- _Given exercise_
Within the data that follows, set down exactly the lines from the one containing "it on z = 0." through the one containing "record = json.load(file)", both ends included.
─── Material
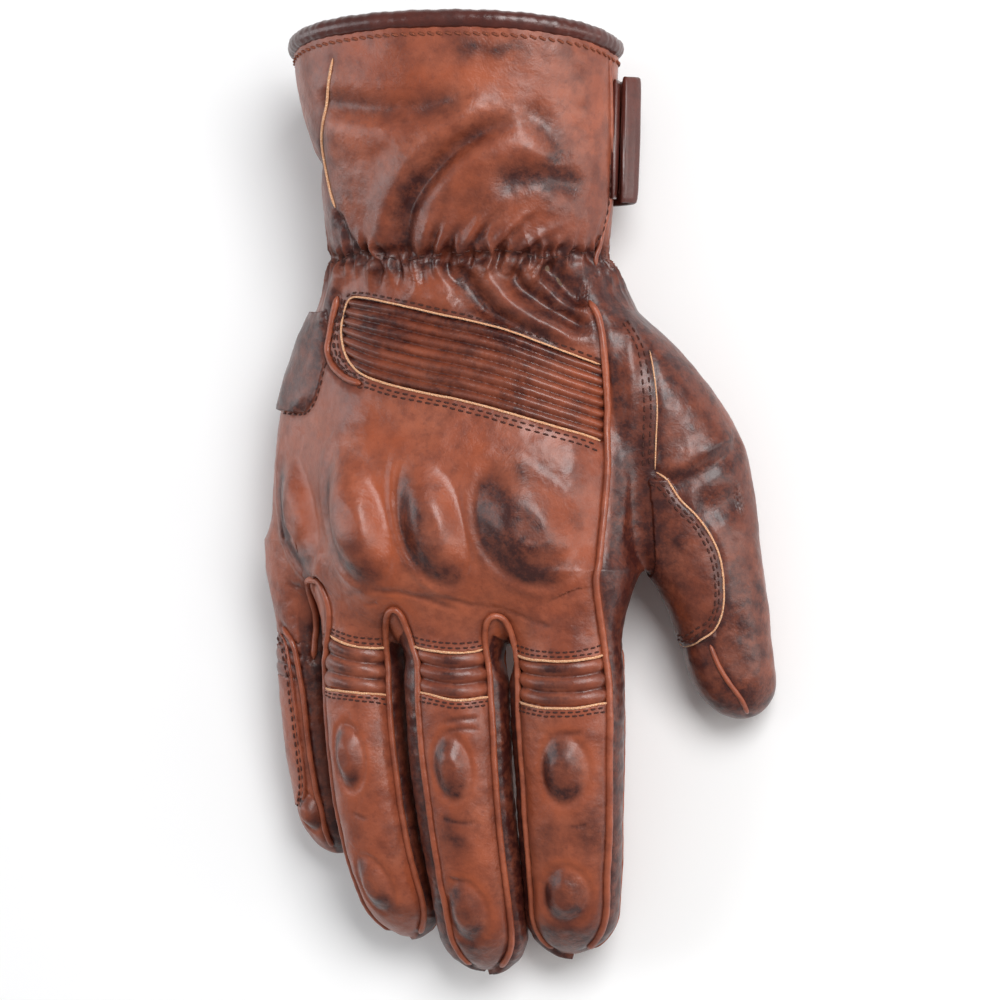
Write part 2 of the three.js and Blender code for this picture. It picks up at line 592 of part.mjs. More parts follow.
const strapRoot = cuff(strapMiddle, STRAP_ROOT, strapLift(strapMiddle, STRAP_ROOT) + LEATHER / 2);
hinges.strap = [{ point: strapRoot, axis: new THREE.Vector3(0, -1, 0) }];

// Centre the glove over its footprint and stand it on z = 0.
const box = new THREE.Box3().setFromObject(glove);
const centre = box.getCenter(new THREE.Vector3());
const shift = new THREE.Vector3(-centre.x, -centre.y, -box.min.z);
glove.children.forEach((mesh) => mesh.geometry.translate(shift.x, shift.y, shift.z));
glove.userData.shift = shift;
glove.userData.hinges = hinges;

export default glove;
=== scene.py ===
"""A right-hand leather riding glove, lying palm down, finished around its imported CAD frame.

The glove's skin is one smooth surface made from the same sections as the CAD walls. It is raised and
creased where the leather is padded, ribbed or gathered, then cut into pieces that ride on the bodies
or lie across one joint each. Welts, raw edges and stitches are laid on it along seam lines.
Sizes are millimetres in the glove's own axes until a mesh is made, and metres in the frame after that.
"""
import json
import math

import bpy
import numpy as np
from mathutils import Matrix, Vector, noise
from mathutils.bvhtree import BVHTree


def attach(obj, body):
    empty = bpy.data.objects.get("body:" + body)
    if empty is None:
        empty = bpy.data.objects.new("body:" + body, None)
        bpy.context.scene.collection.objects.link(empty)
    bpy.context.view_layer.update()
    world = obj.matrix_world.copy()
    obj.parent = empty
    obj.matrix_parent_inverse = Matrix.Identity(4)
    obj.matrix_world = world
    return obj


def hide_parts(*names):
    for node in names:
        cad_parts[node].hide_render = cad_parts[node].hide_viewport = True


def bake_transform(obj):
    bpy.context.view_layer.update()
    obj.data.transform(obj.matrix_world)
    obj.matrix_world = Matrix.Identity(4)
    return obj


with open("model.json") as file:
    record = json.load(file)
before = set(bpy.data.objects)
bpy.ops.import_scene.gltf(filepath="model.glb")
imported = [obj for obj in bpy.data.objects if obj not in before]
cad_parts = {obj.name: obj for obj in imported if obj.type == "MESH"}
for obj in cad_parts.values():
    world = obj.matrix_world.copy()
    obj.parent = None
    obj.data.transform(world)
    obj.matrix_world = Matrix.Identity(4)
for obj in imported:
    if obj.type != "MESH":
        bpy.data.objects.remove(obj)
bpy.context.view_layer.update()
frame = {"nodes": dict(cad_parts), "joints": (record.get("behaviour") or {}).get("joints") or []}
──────
- _Complete output_
// Centre the glove over its footprint and stand it on z = 0.
const box = new THREE.Box3().setFromObject(glove);
const centre = box.getCenter(new THREE.Vector3());
const shift = new THREE.Vector3(-centre.x, -centre.y, -box.min.z);
glove.children.forEach((mesh) => mesh.geometry.translate(shift.x, shift.y, shift.z));
glove.userData.shift = shift;
glove.userData.hinges = hinges;

export default glove;
=== scene.py ===
"""A right-hand leather riding glove, lying palm down, finished around its imported CAD frame.

The glove's skin is one smooth surface made from the same sections as the CAD walls. It is raised and
creased where the leather is padded, ribbed or gathered, then cut into pieces that ride on the bodies
or lie across one joint each. Welts, raw edges and stitches are laid on it along seam lines.
Sizes are millimetres in the glove's own axes until a mesh is made, and metres in the frame after that.
"""
import json
import math

import bpy
import numpy as np
from mathutils import Matrix, Vector, noise
from mathutils.bvhtree import BVHTree


def attach(obj, body):
    empty = bpy.data.objects.get("body:" + body)
    if empty is None:
        empty = bpy.data.objects.new("body:" + body, None)
        bpy.context.scene.collection.objects.link(empty)
    bpy.context.view_layer.update()
    world = obj.matrix_world.copy()
    obj.parent = empty
    obj.matrix_parent_inverse = Matrix.Identity(4)
    obj.matrix_world = world
    return obj


def hide_parts(*names):
    for node in names:
        cad_parts[node].hide_render = cad_parts[node].hide_viewport = True


def bake_transform(obj):
    bpy.context.view_layer.update()
    obj.data.transform(obj.matrix_world)
    obj.matrix_world = Matrix.Identity(4)
    return obj


with open("model.json") as file:
    record = json.load(file)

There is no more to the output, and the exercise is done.